The timing matters because several forces have converged at once. The Paris 2024 Olympics legacy programme, administered through the Société de Livraison des Ouvrages Olympiques, promised to convert athletes' village infrastructure in Seine-Saint-Denis into permanent affordable housing. That conversion, centred on the commune of Saint-Denis, is behind schedule. Meanwhile the Grand Paris Express — Europe's largest infrastructure project — is reshaping land values along its future corridors faster than zoning rules can keep pace, inflating prices in suburbs like Vitry-sur-Seine and Issy-les-Moulineaux before a single new train has run on several of the planned lines.
The Rent Control Argument
Paris City Hall extended its encadrement des loyers rent-cap scheme across all 20 arrondissements in 2022, and the policy has become something of a Rorschach test for where you stand politically. Deputy Mayor for Housing Emmanuel Grégoire has defended the caps as essential to keeping nurses, teachers and service workers within the périphérique. Property industry federation FNAIM argues the policy has simply pushed landlords to let apartments sit empty or to sell, shrinking the rental pool. FNAIM's own data put the vacancy rate in Paris proper at roughly 9.3 percent in early 2026, up from 7.1 percent in 2021.
Urban economist Sylvie Gillet at Sciences Po's urban school has been publicly pushing a different diagnosis: the real constraint is not rent controls but construction permitting speed. Her research, presented to the Conseil de Paris in May, showed that the average time between a planning application and a building permit in Paris is now 28 months — nearly double the EU average. That bureaucratic lag, she argues, outweighs any demand-side intervention the city could make.
The banlieues dimension adds another layer. Associations representing residents of the 93 — Seine-Saint-Denis, the department immediately north of Paris — have spent the spring demanding that Olympic legacy housing in Saint-Denis and Aubervilliers actually be delivered at social rents rather than re-designated as intermediate-income units, a category that can mean monthly rents above €900 for a two-bedroom apartment. The distinction matters enormously for families already on the social housing waiting list, which currently stands at over 750,000 applicants across Île-de-France, a figure that has not meaningfully fallen in five years.
The Pressure on the National Assembly
At the national level, the Macron government is navigating housing legislation through a National Assembly where it lacks a majority.

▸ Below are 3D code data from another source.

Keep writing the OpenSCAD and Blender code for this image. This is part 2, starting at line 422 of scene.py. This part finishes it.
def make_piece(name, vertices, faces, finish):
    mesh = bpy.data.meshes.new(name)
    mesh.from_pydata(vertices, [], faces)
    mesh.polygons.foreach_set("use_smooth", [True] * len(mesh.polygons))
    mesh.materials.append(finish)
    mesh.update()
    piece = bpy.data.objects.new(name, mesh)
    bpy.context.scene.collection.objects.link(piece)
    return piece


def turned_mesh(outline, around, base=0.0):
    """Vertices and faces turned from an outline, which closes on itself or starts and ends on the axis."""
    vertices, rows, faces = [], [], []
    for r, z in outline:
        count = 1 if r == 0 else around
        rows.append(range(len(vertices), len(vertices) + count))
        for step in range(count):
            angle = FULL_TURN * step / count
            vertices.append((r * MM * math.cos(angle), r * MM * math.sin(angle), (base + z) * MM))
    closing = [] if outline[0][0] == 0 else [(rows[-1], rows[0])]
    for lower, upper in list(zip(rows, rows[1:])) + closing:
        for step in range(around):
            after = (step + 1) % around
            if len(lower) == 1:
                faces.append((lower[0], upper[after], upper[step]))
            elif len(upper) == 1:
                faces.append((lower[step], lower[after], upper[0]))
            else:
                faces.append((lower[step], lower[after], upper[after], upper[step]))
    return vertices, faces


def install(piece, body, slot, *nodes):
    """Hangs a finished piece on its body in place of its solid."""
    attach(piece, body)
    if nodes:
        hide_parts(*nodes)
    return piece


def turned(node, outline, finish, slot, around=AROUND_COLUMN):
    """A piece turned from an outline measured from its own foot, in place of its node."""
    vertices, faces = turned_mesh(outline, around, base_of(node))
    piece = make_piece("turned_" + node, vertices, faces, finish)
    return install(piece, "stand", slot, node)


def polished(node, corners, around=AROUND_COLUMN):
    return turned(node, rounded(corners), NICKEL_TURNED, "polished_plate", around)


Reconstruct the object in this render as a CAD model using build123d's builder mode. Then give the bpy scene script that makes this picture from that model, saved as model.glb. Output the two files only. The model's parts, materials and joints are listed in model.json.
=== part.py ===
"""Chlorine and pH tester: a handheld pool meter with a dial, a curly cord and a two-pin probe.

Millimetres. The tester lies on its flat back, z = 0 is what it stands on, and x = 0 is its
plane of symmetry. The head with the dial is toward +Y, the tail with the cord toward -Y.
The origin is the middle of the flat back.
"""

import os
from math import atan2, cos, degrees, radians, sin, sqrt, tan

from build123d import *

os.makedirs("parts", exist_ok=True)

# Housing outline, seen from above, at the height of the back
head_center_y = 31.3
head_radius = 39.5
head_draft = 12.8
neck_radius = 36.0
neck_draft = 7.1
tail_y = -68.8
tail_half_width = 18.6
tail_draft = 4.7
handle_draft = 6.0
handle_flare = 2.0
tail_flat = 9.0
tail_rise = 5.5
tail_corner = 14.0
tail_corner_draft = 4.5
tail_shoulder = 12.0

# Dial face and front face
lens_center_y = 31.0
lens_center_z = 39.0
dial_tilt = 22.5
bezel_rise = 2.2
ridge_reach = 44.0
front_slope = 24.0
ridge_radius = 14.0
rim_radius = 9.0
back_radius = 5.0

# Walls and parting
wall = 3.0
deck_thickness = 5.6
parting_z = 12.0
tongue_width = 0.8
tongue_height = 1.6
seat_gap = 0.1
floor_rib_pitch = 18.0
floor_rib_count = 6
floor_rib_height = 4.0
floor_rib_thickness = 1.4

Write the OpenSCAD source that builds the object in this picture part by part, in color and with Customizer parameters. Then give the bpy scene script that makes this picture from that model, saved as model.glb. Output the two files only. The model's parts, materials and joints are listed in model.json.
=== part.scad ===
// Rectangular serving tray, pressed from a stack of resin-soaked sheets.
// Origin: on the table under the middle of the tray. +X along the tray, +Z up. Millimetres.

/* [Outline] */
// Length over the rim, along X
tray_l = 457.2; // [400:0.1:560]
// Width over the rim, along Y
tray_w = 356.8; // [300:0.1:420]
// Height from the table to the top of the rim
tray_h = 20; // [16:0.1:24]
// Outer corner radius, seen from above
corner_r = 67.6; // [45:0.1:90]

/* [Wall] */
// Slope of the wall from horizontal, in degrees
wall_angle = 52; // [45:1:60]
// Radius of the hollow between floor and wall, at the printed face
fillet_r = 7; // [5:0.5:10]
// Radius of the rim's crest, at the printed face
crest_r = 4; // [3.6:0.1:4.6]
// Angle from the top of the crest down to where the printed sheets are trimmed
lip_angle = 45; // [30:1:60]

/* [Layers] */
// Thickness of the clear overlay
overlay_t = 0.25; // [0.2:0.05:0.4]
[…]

A proposed reform to streamline PLU — the plans locaux d'urbanisme — has stalled in committee twice since January. Opponents from both the left and the Rassemblement National have found unusual common ground in blocking what they characterise as a weakening of municipal control over local planning decisions. Without the PLU reform, the government cannot easily force higher-density construction on communes that resist it.
What happens next is partly a question of political arithmetic. If the PLU legislation fails a third reading before the September recess, officials close to the housing ministry have indicated that Paris and the surrounding petite couronne could lose access to a €4.2 billion state construction subsidy fund tied to the reform. Commune mayors from Montreuil to Vincennes are watching that figure closely. For renters in the 19th arrondissement paying €1,400 a month for 40 square metres, the legislative calendar in Paris's Palais Bourbon feels very distant from their daily arithmetic — but the connection, housing analysts say, is direct.